None of the tests mentioned thus far are specific to DevOps, but one class of test lends itself particularly well to DevOps processes that tie production and development together. Reid calls it the operational acceptance test (OAT), and it tests the production environment to ensure that it can support the application under stress. If a server goes down, will another server pick the application up? He cites Netflix’ Chaos Monkey, which goes around breaking VMs at random, as a good example of a tool in this class.

Monitoring

There’s one last element of testing that no DevOps team should leave out, and that’s monitoring. Some tests are difficult to automate, Reid points out, recalling one job where a team only spotted an error after deployment.

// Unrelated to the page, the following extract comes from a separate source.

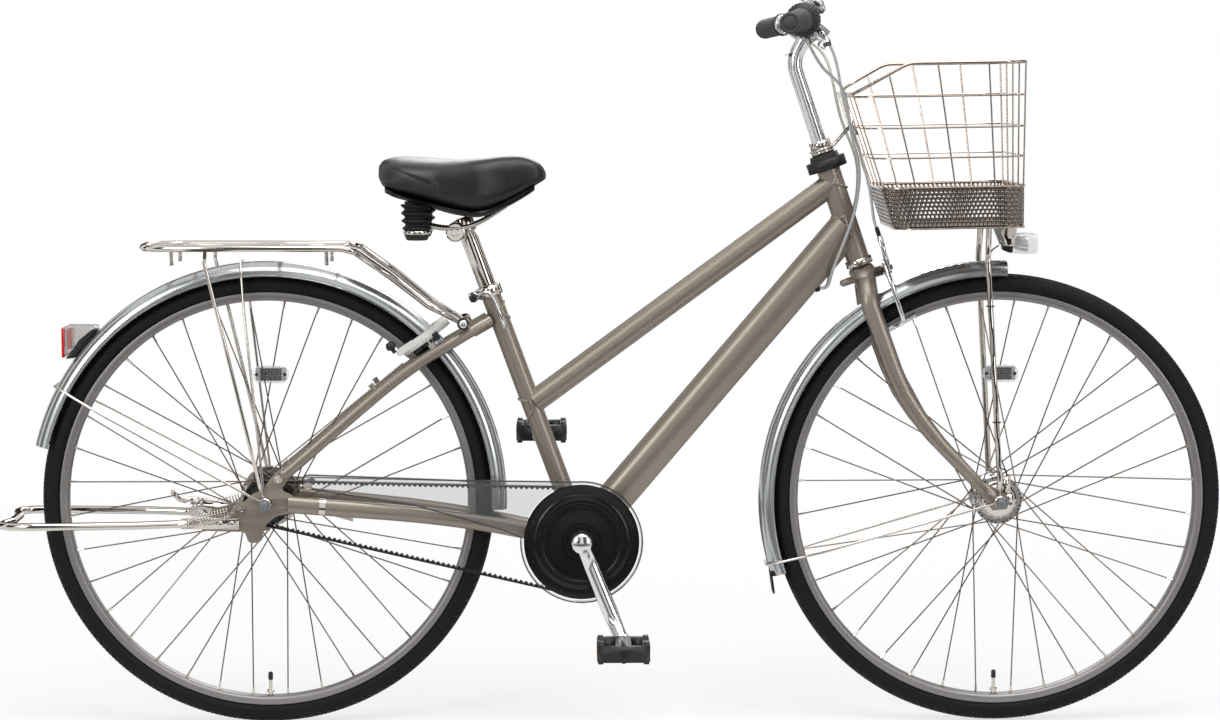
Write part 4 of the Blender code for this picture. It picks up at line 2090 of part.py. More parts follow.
def make_seat_clamp_lever():
    """The lever that turns on the collar's bolt, curved down along the seat tube."""
    pivot = on_seat(COLLAR_AT, COLLAR_BOLT_BACK, -0.0140)
    eye_outline = [circle(0, 0, 0.0080, 10), bore(0, 0, CLAMP_BOLT_RADIUS)]
    eye = extruded(eye_outline, 0.0104, axis_matrix(pivot, RIGHT))
    wall = SEAT_TUBE_RADIUS
    blade = tube(
        smooth_path(
            [
                on_seat(COLLAR_AT, wall + 0.0033, -wall - 0.0008),
                on_seat(COLLAR_AT + 0.002, 0.0050, -wall - 0.0093),
                on_seat(COLLAR_AT - 0.012, -0.0030, -wall - 0.0108),
                on_seat(COLLAR_AT - 0.060, -0.0040, -wall - 0.0098),
            ],
            2,
        ),
        0.0032,
        resolution=1,
    )
    return finish(join(eye, blade), "seat_clamp_lever", ALUMINIUM, pivot)


POST_TOP = 0.1000
POST_INSERT = 0.1900
POST_NECK = 0.0108


def make_seatpost():
    """A plain post that narrows to its head inside the saddle clamp."""
    matrix = frame_matrix(SEAT_TOP, SEAT_BACK, SEAT_UP)
    post = turned(
        [
            (0, POST_TOP + 0.010), (POST_NECK, POST_TOP + 0.010), (POST_NECK, POST_TOP - 0.016),
            (SEATPOST_RADIUS, POST_TOP - 0.024), (SEATPOST_RADIUS, -POST_INSERT), (0, -POST_INSERT),
        ],
        matrix,
        14,
    )
    return finish(post, "seatpost", CHROME)


BELLOWS_AT = from_saddle(0.2290, 0, 0.3950)
PAN_THICKNESS = 0.0055


def make_saddle_springs():
    """The saddle's undercarriage: a clamp on the post, two rails, a bellows at each side and the pan."""
    head = on_seat(POST_TOP - 0.002)
    hole = clear_radius(POST_NECK, 14)
    clamp_ring = turned(
        [(hole, 0.011), (0.0155, 0.011), (0.0155, -0.011), (hole, -0.011)],
        frame_matrix(head, SEAT_BACK, SEAT_UP),
        14,
        ring=True,
    )
    clamp_bolt = from_saddle(0.2850, 0, 0.4050)
    barrel = rod(clamp_bolt - 0.0240 * Y_AXIS, clamp_bolt + 0.0240 * Y_AXIS, 0.0145, sides=10)
    link = box((clamp_bolt + head) / 2, (0.020, 0.020, 0.018))
    bridge = rod(from_saddle(0.2290, -0.056, 0.4180), from_saddle(0.2290, 0.056, 0.4180), 0.0045, sides=6)
    pieces = [barrel, link, bridge]
    for side in (-1, 1):
        rail = tube(
            bent(
                [
                    from_saddle(0.2290, side * 0.0220, 0.4180), clamp_bolt + Vector((-0.012, side * 0.0220,
                        0.004)),
                    clamp_bolt + Vector((0.030, side * 0.0200, 0.010)), from_saddle(0.3600, side * 0.0100,
                        0.4435),
                ],
                0.02,
                1,
            ),
            0.0035,
            resolution=0,
        )
        profile = [
            (0, 0.0550), (0.0200, 0.0550), (0.0255, 0.0380), (0.0190, 0.0300), (0.0235, 0.0220),
            (0.0175, 0.0140), (0.0205, 0.0070), (0.0160, 0.0), (0, 0.0),
        ]
        bellows = turned(profile, frame_matrix(BELLOWS_AT + side * 0.0560 * Y_AXIS, X_AXIS, Z_AXIS), 10)
        pieces += [rail, bellows]
    sections = []
    for along, half, _, bottom in saddle_heights()[1:-1]:
        x = SADDLE_REAR.x + along
        level = bottom - GAP
        sections.append(
            [
                Vector((x, half * 0.78, level)), Vector((x, half * 0.70, level - PAN_THICKNESS)),
                Vector((x, -half * 0.70, level - PAN_THICKNESS)), Vector((x, -half * 0.78, level)),
            ]
        )
    frame = join(clamp_ring, *pieces, loft(sections))
    neck_clear = rod(on_seat(POST_TOP - 0.030), on_seat(POST_TOP + 0.016), hole, sides=14)
    post_clear = rod(on_seat(POST_TOP - 0.060), on_seat(POST_TOP - 0.0140), SEATPOST_RADIUS + 2 * GAP,
        sides=14)
    return finish(cut(frame, neck_clear, post_clear), "saddle_springs", CHROME)


SADDLE_REAR = from_saddle(0.1720, 0, 0)


def saddle_section(along, half, top, bottom, crown=0.010):
    """One cross ring of the saddle's cushion."""
    x = SADDLE_REAR.x + along
    mid = (top + bottom) / 2
    return [
        Vector((x, half * 0.80, bottom)), Vector((x, half * 0.97, bottom + 0.004)),
        Vector((x, half, mid)), Vector((x, half * 0.80, top - crown)), Vector((x, half * 0.36,
            top - 0.001)),
        Vector((x, -half * 0.36, top - 0.001)), Vector((x, -half * 0.80, top - crown)),
        Vector((x, -half, mid)), Vector((x, -half * 0.97, bottom + 0.004)), Vector((x, -half * 0.80,
            bottom)),
    ]


def saddle_heights():
    """Along the saddle: distance from its tail, half width, top and lower edge above its zero."""
    wide = SADDLE_WIDTH / 2
    rows = (
        (0.0, wide * 0.62, 0.5025, 0.4825), (0.008, wide * 0.84, 0.5145, 0.4705),
        (0.040, wide * 1.00, 0.5185, 0.4625), (0.080, wide * 0.95, 0.5165, 0.4505),
        (0.115, wide * 0.74, 0.5145, 0.4395), (0.150, wide * 0.46, 0.5165, 0.4345),
        (0.185, wide * 0.32, 0.5195, 0.4465), (0.215, wide * 0.27, 0.5195, 0.4625),
        (0.236, wide * 0.22, 0.5085, 0.4765), (SADDLE_LENGTH, wide * 0.10, 0.4935, 0.4825),
    )
    level = WHEEL_RADIUS + SADDLE_ZERO_UP
    return [(along, half, level + top, level + bottom) for along, half, top, bottom in rows]


def make_saddle():
    sections = [saddle_section(*row) for row in saddle_heights()]
    return finish(loft(sections), "saddle", LEATHER)


# Cables

CABLE_RADIUS = 0.0024


def front_brake_route():
    """From the right lever's bracket down ahead of the head tube to the adjuster on the front brake."""
    start = barrel_end(-1) + (RUNNING_GAP + GAP) * Y_AXIS
    stop = caliper_cable_stop() + GAP * HEAD_UP
    return [
        start,
        start + Vector((0.003, 0.014, -0.001)),
        from_rear(0.8500, -0.0820, 0.6620),
        from_rear(0.8655, -0.0640, 0.5950),
        from_rear(0.8905, -0.0420, 0.5260),
        from_rear(0.9070, -0.0290, 0.4680),
        stop + 0.0260 * HEAD_UP,
        stop,
    ]


def rear_brake_route():
    """From the left lever's bracket round the head tube to the hole in the down tube's left side."""
    start = barrel_end(1) - (RUNNING_GAP + GAP) * Y_AXIS
    surface, way = cable_entry(1)
    return [
        start,
        start + Vector((0.004, -0.016, -0.001)),
        from_rear(0.8520, 0.0980, 0.6620),
        from_rear(0.8700, 0.0620, 0.5780),
        from_rear(0.8920, 0.0420, 0.5140),
        from_rear(0.8930, 0.0310, 0.4640),
        from_rear(0.8830, 0.0268, 0.4240),
        from_rear(0.8680, 0.0262, 0.3885),
        from_rear(0.8530, 0.0200, 0.3480),
        surface - 0.0150 * way,
        surface,
        surface + 0.0180 * way,
    ]


def shift_route():
    """From the twist shifter's drum round the head tube to the hole in the down tube's right side."""
    out = Vector((0.25, 0, -0.97)).normalized()
    start = on_grip(-1, shifter_outer() - SHIFTER_LENGTH * 0.6) + (0.0252 + GAP) * out
    surface, way = cable_entry(-1)
    return [
        start,
        start + 0.0120 * out + Vector((0, 0.002, 0)),
        from_rear(0.8270, -0.1220, 0.6520),
        from_rear(0.8610, -0.0880, 0.6180),
        from_rear(0.8745, -0.0600, 0.5600),
        from_rear(0.8895, -0.0400, 0.5030),
        from_rear(0.8885, -0.0290, 0.4590),
        from_rear(0.8810, -0.0265, 0.4240),
        from_rear(0.8680, -0.0262, 0.3885),
        from_rear(0.8530, -0.0200, 0.3480),
        surface - 0.0150 * way,
        surface,
        surface + 0.0180 * way,
    ]


def make_cable(name, route):
    return finish(tube(smooth_path(route, 3), CABLE_RADIUS), name, CABLE_HOUSING)


# Build

make_main_frame()
make_rear_triangle()
make_lower_cup()
make_steering_lock()
make_bottom_bracket()
make_seat_collar()
make_seat_clamp_lever()
make_seatpost()
make_saddle_springs()
make_saddle()
make_rear_axle()
make_rear_brake_arm()
make_rear_mudguard()
make_tail_light()
make_rear_carrier()
make_belt_cover()
make_drive_belt()
make_rear_pulley()
make_front_pulley()
make_pulley_cover()
make_crank_spindle()
make_crank_arm("crank_arm_right", -1, CRANK_LENGTH)
make_crank_arm("crank_arm_left", 1, -CRANK_LENGTH)
make_pedal("pedal_right", -1, CRANK_WAY)
make_pedal("pedal_left", 1, -CRANK_WAY)
make_tyre("rear_tyre", REAR_AXLE)
make_rim("rear_rim", REAR_AXLE, REAR_FLANGE_RADIUS, REAR_FLANGE_SPACING)
make_hub(
    "rear_hub", REAR_AXLE, REAR_FLANGE_RADIUS, REAR_FLANGE_SPACING, REAR_SHELL_RADIUS, -1, HUB_NECK_END, DARK_METAL
)
make_tyre("front_tyre", FRONT_AXLE)
make_rim("front_rim", FRONT_AXLE, FRONT_FLANGE_RADIUS, FRONT_FLANGE_SPACING)
make_hub(
    "front_hub", FRONT_AXLE, FRONT_FLANGE_RADIUS, FRONT_FLANGE_SPACING, FRONT_SHELL_RADIUS, 1, HUB_NECK_END, ALUMINIUM
)
make_fork()
make_front_axle()
make_headset_nuts()
make_stem()
make_handlebar()
make_grip("grip_right", -1)
make_grip("grip_left", 1)
make_shifter_drum()
make_brake_bracket("brake_bracket_right", -1)
make_brake_bracket("brake_bracket_left", 1)
make_brake_lever("brake_lever_right", -1)
make_brake_lever("brake_lever_left", 1)
make_bell_lever()
make_caliper_arm("caliper_arm_right", -1, 0)
make_caliper_arm("caliper_arm_left", 1, 1)
make_front_mudguard()
make_basket()
make_basket_bracket()
make_basket_stay()
make_headlight()
make_ring_lock_body()
make_ring_lock_shackle()
make_stand_legs()
make_stand_lock_lever()
make_stand_spring("stand_spring_right", -1)
make_stand_spring("stand_spring_left", 1)
make_cable("front_brake_cable", front_brake_route())
make_cable("rear_brake_cable", rear_brake_route())
make_cable("shift_cable", shift_route())
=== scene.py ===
"""Looks of the city bike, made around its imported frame.

Lengths are in metres, +X is forward, +Y is the rider's left and +Z is up.
"""

import json
import math

import bmesh
import bpy
from mathutils import Matrix, Vector


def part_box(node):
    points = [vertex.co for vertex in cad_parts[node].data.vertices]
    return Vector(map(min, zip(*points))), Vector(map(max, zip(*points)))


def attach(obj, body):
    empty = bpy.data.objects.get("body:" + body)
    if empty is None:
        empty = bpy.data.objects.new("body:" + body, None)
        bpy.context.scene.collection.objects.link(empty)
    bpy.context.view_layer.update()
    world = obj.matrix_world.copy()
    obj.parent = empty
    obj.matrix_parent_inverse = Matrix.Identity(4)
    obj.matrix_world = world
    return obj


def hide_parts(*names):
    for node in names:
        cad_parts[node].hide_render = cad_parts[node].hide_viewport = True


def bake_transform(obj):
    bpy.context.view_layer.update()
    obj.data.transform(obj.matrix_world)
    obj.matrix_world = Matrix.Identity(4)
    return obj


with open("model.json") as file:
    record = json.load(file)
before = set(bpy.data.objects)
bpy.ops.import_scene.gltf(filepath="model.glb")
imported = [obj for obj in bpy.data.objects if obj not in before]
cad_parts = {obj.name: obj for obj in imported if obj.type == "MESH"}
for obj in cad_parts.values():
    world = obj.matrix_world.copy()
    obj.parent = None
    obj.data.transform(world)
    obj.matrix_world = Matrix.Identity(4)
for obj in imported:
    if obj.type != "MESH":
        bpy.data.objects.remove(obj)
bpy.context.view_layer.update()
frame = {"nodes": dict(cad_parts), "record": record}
NODES = frame["nodes"]

X_AXIS = Vector((1, 0, 0))
Y_AXIS = Vector((0, 1, 0))
Z_AXIS = Vector((0, 0, 1))
SIDE_NAMES = {-1: "right", 1: "left"}


def middle(node):
    low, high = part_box(node)
    return (low + high) / 2


# Main places, read from the frame where it gives them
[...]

Someone had changed the colour of an ecommerce checkout button to be the same as the page background, making it practically invisible. The only reason that the team caught it was because its monitoring system included a ‘revenue per hour’ metric that dropped substantially and got flagged in the pipeline.

An effective monitoring system that tracks KPIs like these can help DevOps teams to spot bugs quickly and roll back releases or quickly fix them. “There are tools like New Relic which are great for that,” he says .

Testing has often been a trouble spot for software developers. Many is the team that has left testing until the last minute and then made the junior member of staff do it. In DevOps, that’s no longer an option.

By integrating testing properly into your DevOps pipeline, you can help speed up your development cycle while keeping the number of bugs relatively low. That isn’t the only step needed to produce fast, low-error software development and deployment, though. The other is reining back on the hubris and being very careful before you remove all the manual checks.